SET PROBLEM: Track down every line below that holds "joints" and copy it.

GIVEN INFORMATION:
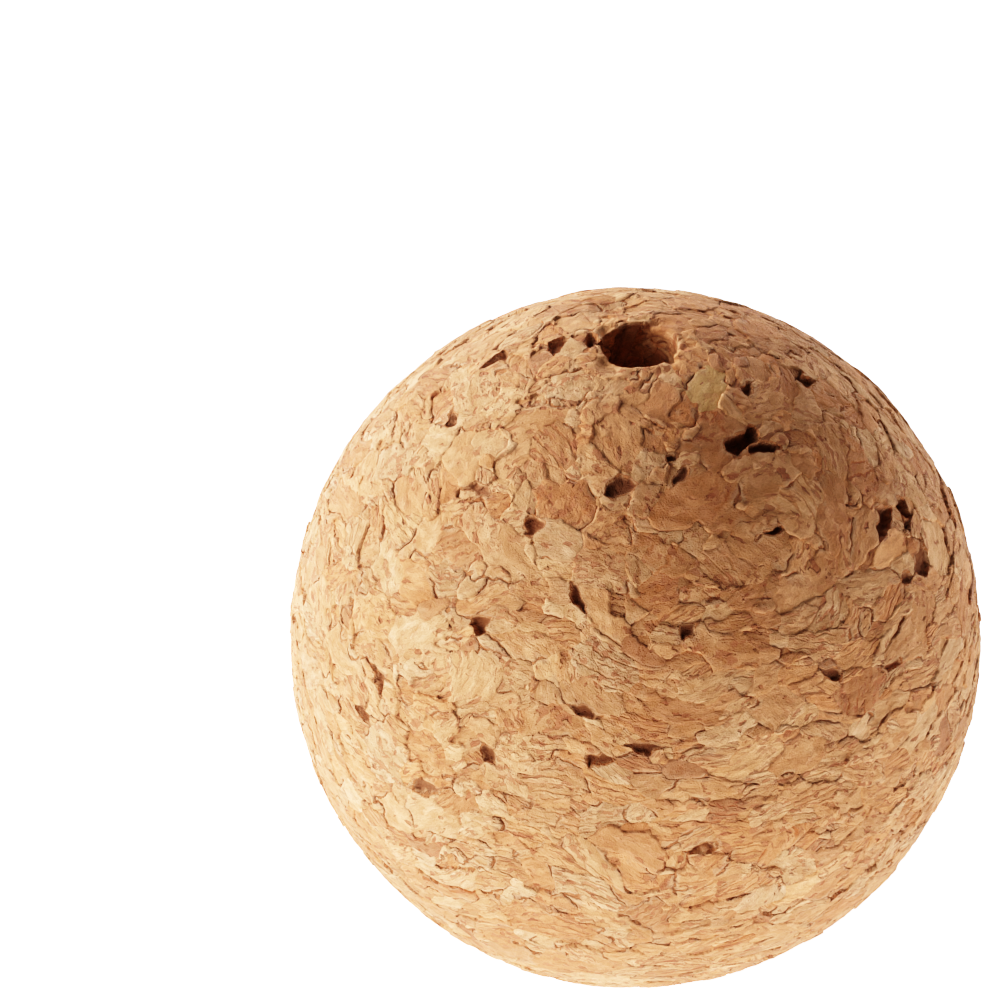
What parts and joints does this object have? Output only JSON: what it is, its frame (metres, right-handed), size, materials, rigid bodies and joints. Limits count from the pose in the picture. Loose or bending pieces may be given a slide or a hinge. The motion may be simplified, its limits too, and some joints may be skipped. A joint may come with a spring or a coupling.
{
  "type": "massage ball",
  "caption": "Ball turned from agglomerated cork, for rolling under the hand, foot or back, with a plain bore through its poles.",
  "frame": {"origin": "centre of the ball, half way along its bore", "axes": "+Z along the bore; -Y is the side that the picture looks at from above"},
  "size_m": [0.065, 0.065, 0.0658],
  "materials": {
    "cork_body": "matte, fine cork granules and binder, turned",
    "pale_cork": "matte pale cork granule",
    "ochre_cork": "matte ochre cork granule",
    "red_cork": "matte reddish cork granule",
    "olive_cork": "matte olive-tinged cork granule",
    "dark_bark": "matte dark bark fleck"
  },
  "bodies": {
    "root": {"cork_body": "cork_body", "bark_granule_01": "dark_bark", "bark_granule_02": "dark_bark", "bark_granule_03": "dark_bark", "bark_granule_04": "dark_bark", "bark_granule_05": "dark_bark", "bark_granule_06": "dark_bark", "bark_granule_07": "dark_bark", "ochre_granule_01": "ochre_cork", "ochre_granule_02": "ochre_cork", "ochre_granule_03": "ochre_cork", "ochre_granule_04": "ochre_cork", "ochre_granule_05": "ochre_cork", "ochre_granule_06": "ochre_cork", "ochre_granule_07": "ochre_cork", "ochre_granule_08": "ochre_cork", "ochre_granule_09": "ochre_cork", "ochre_granule_10": "ochre_cork", "ochre_granule_11": "ochre_cork", "ochre_granule_12": "ochre_cork", "ochre_granule_13": "ochre_cork", "ochre_granule_14": "ochre_cork", "ochre_granule_15": "ochre_cork", "ochre_granule_16": "ochre_cork", "ochre_granule_17": "ochre_cork", "ochre_granule_18": "ochre_cork", "ochre_granule_19": "ochre_cork", "ochre_granule_20": "ochre_cork", "olive_granule_01": "olive_cork", "pale_granule_01": "pale_cork", "pale_granule_02": "pale_cork", "pale_granule_03": "pale_cork", "pale_granule_04": "pale_cork", "pale_granule_05": "pale_cork", "pale_granule_06": "pale_cork", "pale_granule_07": "pale_cork", "pale_granule_08": "pale_cork", "pale_granule_09": "pale_cork", "pale_granule_10": "pale_cork", "pale_granule_11": "pale_cork", "pale_granule_12": "pale_cork", "pale_granule_13": "pale_cork", "pale_granule_14": "pale_cork", "pale_granule_15": "pale_cork", "red_granule_01": "red_cork", "red_granule_02": "red_cork", "red_granule_03": "red_cork", "red_granule_04": "red_cork", "red_granule_05": "red_cork", "red_granule_06": "red_cork", "red_granule_07": "red_cork", "red_granule_08": "red_cork", "red_granule_09": "red_cork", "red_granule_10": "red_cork", "red_granule_11": "red_cork", "red_granule_12": "red_cork", "red_granule_13": "red_cork"}
  },
  "joints": []
}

FULL RESPONSE:
What parts and joints does this object have? Output only JSON: what it is, its frame (metres, right-handed), size, materials, rigid bodies and joints. Limits count from the pose in the picture. Loose or bending pieces may be given a slide or a hinge. The motion may be simplified, its limits too, and some joints may be skipped. A joint may come with a spring or a coupling.
  "joints": []